STANDING UP FOR EQUALITY
In late April, Little City Books held a family-oriented “Drag Queen Story Hour” during which children and parents encountered a pair of representatives of the Pennsylvania-based American Society for the Defense of Tradition, Family and Property protesting outside the event. Though free speech is protected, I am incredibly proud of the Hoboken families who took a stand against this intolerance and did not allow this distraction from ruining a great day.

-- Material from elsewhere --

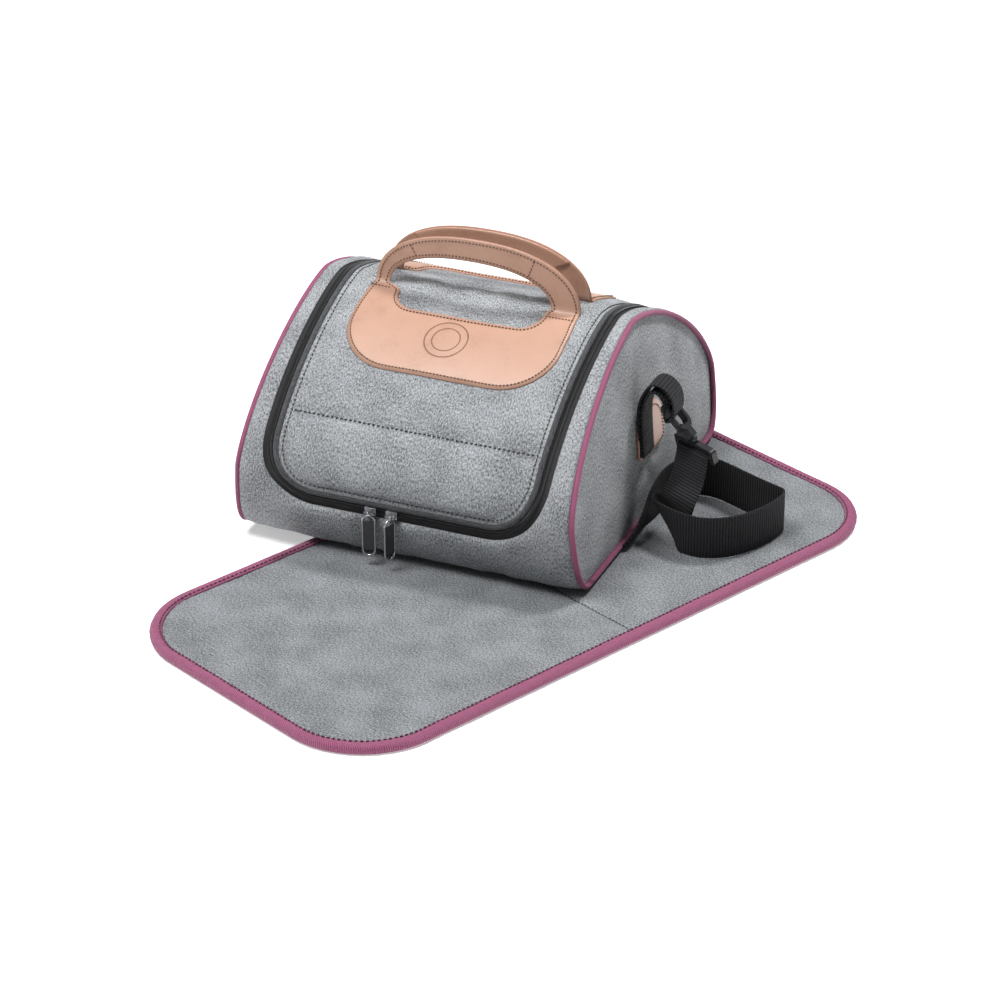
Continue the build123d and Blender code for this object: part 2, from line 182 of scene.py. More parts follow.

As the Chairman of the Hudson County Democratic Organization’s LGBTQ Caucus, one of my priorities is to make sure we are teaching younger generations to embrace diversity and acceptance. To that end, please join me and the LGBTQ Caucus on June 1 for brunch and an open and inclusive conversation at Antique Bar & Bakery in Hoboken. We’ll kick off the event at 10:00a with Drag Queen Story Hour for the kids, hosted by the fantastic Harmonica Sunbeam, followed by mimosas at 11:00a 🥂 for the adults. Together, let’s show these protesters they will not set us back on the strides we have made to get closer to full equality!
REPAVING FIRST STREET
I’m thankful to Hudson County and Freeholder Romano for answering our call to repave First Street -- a County road and an important transportation artery for my downtown district. Many residents have been frustrated by the delays with the project, which stem in part from the weather, but also because the City didn’t inform NJ Transit of the proposed street closures, which would have impacted bus operations. Repaving should be completed by week's end if the weather cooperates.
Speaking of County-funded projects, I am particularly excited about the upcoming Newark Avenue "Complete Street" initiative which will include long overdue pedestrian safety improvements as well as new bike lanes, paving and striping. I have long advocated for Newark Street and though delayed two years on account of a change in administrations, I’m excited that this project is slated to break ground soon!